_What the task asks:_ Reproduce every entry exactly, without alteration.

═══ Input data

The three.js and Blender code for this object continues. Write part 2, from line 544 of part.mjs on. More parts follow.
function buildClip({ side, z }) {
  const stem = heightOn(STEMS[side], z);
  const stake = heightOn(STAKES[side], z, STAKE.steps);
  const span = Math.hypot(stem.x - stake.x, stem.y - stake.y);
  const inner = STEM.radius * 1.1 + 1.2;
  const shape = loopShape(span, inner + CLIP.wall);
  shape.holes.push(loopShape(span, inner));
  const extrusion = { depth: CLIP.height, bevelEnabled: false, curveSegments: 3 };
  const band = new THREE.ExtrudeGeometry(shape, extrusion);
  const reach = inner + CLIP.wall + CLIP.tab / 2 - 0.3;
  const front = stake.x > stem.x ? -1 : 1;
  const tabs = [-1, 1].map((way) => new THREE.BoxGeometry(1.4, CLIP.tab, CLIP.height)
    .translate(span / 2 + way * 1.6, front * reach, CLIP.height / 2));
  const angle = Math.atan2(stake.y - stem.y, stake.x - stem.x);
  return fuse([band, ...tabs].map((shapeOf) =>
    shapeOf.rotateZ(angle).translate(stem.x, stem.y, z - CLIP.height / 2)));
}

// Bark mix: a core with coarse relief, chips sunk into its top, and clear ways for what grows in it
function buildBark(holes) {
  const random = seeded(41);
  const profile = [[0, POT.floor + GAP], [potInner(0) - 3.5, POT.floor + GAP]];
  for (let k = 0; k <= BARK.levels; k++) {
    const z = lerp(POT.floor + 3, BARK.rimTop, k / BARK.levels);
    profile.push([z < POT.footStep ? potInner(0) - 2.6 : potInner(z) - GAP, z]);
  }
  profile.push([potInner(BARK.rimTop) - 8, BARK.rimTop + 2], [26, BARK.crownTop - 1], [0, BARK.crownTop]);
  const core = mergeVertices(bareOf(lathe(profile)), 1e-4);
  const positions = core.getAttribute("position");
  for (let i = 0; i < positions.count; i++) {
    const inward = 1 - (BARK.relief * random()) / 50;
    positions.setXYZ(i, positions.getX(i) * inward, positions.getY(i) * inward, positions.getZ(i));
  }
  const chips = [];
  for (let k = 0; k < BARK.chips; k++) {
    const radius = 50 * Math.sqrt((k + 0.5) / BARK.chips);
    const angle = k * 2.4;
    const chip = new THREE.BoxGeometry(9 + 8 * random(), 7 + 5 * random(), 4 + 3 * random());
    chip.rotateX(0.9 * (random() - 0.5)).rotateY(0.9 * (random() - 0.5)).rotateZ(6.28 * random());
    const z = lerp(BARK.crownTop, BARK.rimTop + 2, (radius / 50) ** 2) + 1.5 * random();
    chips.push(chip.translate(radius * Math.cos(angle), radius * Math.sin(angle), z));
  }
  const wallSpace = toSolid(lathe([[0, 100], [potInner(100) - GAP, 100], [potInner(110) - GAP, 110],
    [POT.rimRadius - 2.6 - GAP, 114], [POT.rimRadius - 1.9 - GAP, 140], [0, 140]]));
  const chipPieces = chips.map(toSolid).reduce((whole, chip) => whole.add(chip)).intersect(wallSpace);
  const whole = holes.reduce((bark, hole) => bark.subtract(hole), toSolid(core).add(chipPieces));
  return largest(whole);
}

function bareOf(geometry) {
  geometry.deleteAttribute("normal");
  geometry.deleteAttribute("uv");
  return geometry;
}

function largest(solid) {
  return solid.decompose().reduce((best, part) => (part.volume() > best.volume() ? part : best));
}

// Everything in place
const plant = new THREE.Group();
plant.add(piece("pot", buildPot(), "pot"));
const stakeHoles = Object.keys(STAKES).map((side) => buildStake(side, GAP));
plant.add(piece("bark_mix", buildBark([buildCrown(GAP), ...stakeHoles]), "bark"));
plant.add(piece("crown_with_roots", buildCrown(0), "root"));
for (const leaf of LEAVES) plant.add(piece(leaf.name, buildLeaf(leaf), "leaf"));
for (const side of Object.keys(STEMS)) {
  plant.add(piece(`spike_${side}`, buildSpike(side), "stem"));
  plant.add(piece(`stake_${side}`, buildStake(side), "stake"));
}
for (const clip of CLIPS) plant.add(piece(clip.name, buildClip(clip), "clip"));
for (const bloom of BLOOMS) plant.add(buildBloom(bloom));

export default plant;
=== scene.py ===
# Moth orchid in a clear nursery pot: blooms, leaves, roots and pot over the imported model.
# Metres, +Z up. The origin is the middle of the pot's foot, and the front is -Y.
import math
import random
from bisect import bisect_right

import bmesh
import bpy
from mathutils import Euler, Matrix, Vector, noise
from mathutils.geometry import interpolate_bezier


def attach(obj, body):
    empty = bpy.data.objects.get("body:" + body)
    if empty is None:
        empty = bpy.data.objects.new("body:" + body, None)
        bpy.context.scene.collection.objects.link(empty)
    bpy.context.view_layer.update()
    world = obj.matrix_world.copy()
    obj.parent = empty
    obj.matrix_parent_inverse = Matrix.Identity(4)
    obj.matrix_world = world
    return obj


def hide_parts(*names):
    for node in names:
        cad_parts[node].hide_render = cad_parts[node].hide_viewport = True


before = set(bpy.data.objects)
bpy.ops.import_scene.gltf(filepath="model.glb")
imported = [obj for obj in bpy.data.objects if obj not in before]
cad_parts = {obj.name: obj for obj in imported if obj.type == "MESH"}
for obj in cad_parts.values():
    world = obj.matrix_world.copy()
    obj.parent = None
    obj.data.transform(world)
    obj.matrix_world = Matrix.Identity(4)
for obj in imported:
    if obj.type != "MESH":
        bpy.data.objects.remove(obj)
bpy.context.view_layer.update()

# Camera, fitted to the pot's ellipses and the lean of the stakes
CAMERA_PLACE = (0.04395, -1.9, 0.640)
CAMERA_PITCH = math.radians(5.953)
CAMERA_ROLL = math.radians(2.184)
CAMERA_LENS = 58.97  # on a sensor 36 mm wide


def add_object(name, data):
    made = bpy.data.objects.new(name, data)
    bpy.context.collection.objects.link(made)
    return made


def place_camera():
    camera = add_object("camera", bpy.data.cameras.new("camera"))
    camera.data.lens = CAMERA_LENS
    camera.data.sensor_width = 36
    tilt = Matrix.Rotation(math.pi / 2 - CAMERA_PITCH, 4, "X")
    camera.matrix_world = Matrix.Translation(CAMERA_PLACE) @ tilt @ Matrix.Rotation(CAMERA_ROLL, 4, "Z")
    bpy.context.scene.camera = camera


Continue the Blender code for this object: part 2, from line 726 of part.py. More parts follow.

══════

_Answer for this exercise:_
The three.js and Blender code for this object continues. Write part 2, from line 544 of part.mjs on. More parts follow.
function buildClip({ side, z }) {
  const stem = heightOn(STEMS[side], z);
  const stake = heightOn(STAKES[side], z, STAKE.steps);
  const span = Math.hypot(stem.x - stake.x, stem.y - stake.y);
  const inner = STEM.radius * 1.1 + 1.2;
  const shape = loopShape(span, inner + CLIP.wall);
  shape.holes.push(loopShape(span, inner));
  const extrusion = { depth: CLIP.height, bevelEnabled: false, curveSegments: 3 };
  const band = new THREE.ExtrudeGeometry(shape, extrusion);
  const reach = inner + CLIP.wall + CLIP.tab / 2 - 0.3;
  const front = stake.x > stem.x ? -1 : 1;
  const tabs = [-1, 1].map((way) => new THREE.BoxGeometry(1.4, CLIP.tab, CLIP.height)
    .translate(span / 2 + way * 1.6, front * reach, CLIP.height / 2));
  const angle = Math.atan2(stake.y - stem.y, stake.x - stem.x);
  return fuse([band, ...tabs].map((shapeOf) =>
    shapeOf.rotateZ(angle).translate(stem.x, stem.y, z - CLIP.height / 2)));
}

// Bark mix: a core with coarse relief, chips sunk into its top, and clear ways for what grows in it
function buildBark(holes) {
  const random = seeded(41);
  const profile = [[0, POT.floor + GAP], [potInner(0) - 3.5, POT.floor + GAP]];
  for (let k = 0; k <= BARK.levels; k++) {
    const z = lerp(POT.floor + 3, BARK.rimTop, k / BARK.levels);
    profile.push([z < POT.footStep ? potInner(0) - 2.6 : potInner(z) - GAP, z]);
  }
  profile.push([potInner(BARK.rimTop) - 8, BARK.rimTop + 2], [26, BARK.crownTop - 1], [0, BARK.crownTop]);
  const core = mergeVertices(bareOf(lathe(profile)), 1e-4);
  const positions = core.getAttribute("position");
  for (let i = 0; i < positions.count; i++) {
    const inward = 1 - (BARK.relief * random()) / 50;
    positions.setXYZ(i, positions.getX(i) * inward, positions.getY(i) * inward, positions.getZ(i));
  }
  const chips = [];
  for (let k = 0; k < BARK.chips; k++) {
    const radius = 50 * Math.sqrt((k + 0.5) / BARK.chips);
    const angle = k * 2.4;
    const chip = new THREE.BoxGeometry(9 + 8 * random(), 7 + 5 * random(), 4 + 3 * random());
    chip.rotateX(0.9 * (random() - 0.5)).rotateY(0.9 * (random() - 0.5)).rotateZ(6.28 * random());
    const z = lerp(BARK.crownTop, BARK.rimTop + 2, (radius / 50) ** 2) + 1.5 * random();
    chips.push(chip.translate(radius * Math.cos(angle), radius * Math.sin(angle), z));
  }
  const wallSpace = toSolid(lathe([[0, 100], [potInner(100) - GAP, 100], [potInner(110) - GAP, 110],
    [POT.rimRadius - 2.6 - GAP, 114], [POT.rimRadius - 1.9 - GAP, 140], [0, 140]]));
  const chipPieces = chips.map(toSolid).reduce((whole, chip) => whole.add(chip)).intersect(wallSpace);
  const whole = holes.reduce((bark, hole) => bark.subtract(hole), toSolid(core).add(chipPieces));
  return largest(whole);
}

function bareOf(geometry) {
  geometry.deleteAttribute("normal");
  geometry.deleteAttribute("uv");
  return geometry;
}

function largest(solid) {
  return solid.decompose().reduce((best, part) => (part.volume() > best.volume() ? part : best));
}

// Everything in place
const plant = new THREE.Group();
plant.add(piece("pot", buildPot(), "pot"));
const stakeHoles = Object.keys(STAKES).map((side) => buildStake(side, GAP));
plant.add(piece("bark_mix", buildBark([buildCrown(GAP), ...stakeHoles]), "bark"));
plant.add(piece("crown_with_roots", buildCrown(0), "root"));
for (const leaf of LEAVES) plant.add(piece(leaf.name, buildLeaf(leaf), "leaf"));
for (const side of Object.keys(STEMS)) {
  plant.add(piece(`spike_${side}`, buildSpike(side), "stem"));
  plant.add(piece(`stake_${side}`, buildStake(side), "stake"));
}
for (const clip of CLIPS) plant.add(piece(clip.name, buildClip(clip), "clip"));
for (const bloom of BLOOMS) plant.add(buildBloom(bloom));

export default plant;
=== scene.py ===
# Moth orchid in a clear nursery pot: blooms, leaves, roots and pot over the imported model.
# Metres, +Z up. The origin is the middle of the pot's foot, and the front is -Y.
import math
import random
from bisect import bisect_right

import bmesh
import bpy
from mathutils import Euler, Matrix, Vector, noise
from mathutils.geometry import interpolate_bezier


def attach(obj, body):
    empty = bpy.data.objects.get("body:" + body)
    if empty is None:
        empty = bpy.data.objects.new("body:" + body, None)
        bpy.context.scene.collection.objects.link(empty)
    bpy.context.view_layer.update()
    world = obj.matrix_world.copy()
    obj.parent = empty
    obj.matrix_parent_inverse = Matrix.Identity(4)
    obj.matrix_world = world
    return obj


def hide_parts(*names):
    for node in names:
        cad_parts[node].hide_render = cad_parts[node].hide_viewport = True


before = set(bpy.data.objects)
bpy.ops.import_scene.gltf(filepath="model.glb")
imported = [obj for obj in bpy.data.objects if obj not in before]
cad_parts = {obj.name: obj for obj in imported if obj.type == "MESH"}
for obj in cad_parts.values():
    world = obj.matrix_world.copy()
    obj.parent = None
    obj.data.transform(world)
    obj.matrix_world = Matrix.Identity(4)
for obj in imported:
    if obj.type != "MESH":
        bpy.data.objects.remove(obj)
bpy.context.view_layer.update()

# Camera, fitted to the pot's ellipses and the lean of the stakes
CAMERA_PLACE = (0.04395, -1.9, 0.640)
CAMERA_PITCH = math.radians(5.953)
CAMERA_ROLL = math.radians(2.184)
CAMERA_LENS = 58.97  # on a sensor 36 mm wide


def add_object(name, data):
    made = bpy.data.objects.new(name, data)
    bpy.context.collection.objects.link(made)
    return made


def place_camera():
    camera = add_object("camera", bpy.data.cameras.new("camera"))
    camera.data.lens = CAMERA_LENS
    camera.data.sensor_width = 36
    tilt = Matrix.Rotation(math.pi / 2 - CAMERA_PITCH, 4, "X")
    camera.matrix_world = Matrix.Translation(CAMERA_PLACE) @ tilt @ Matrix.Rotation(CAMERA_ROLL, 4, "Z")
    bpy.context.scene.camera = camera


Continue the Blender code for this object: part 2, from line 726 of part.py. More parts follow.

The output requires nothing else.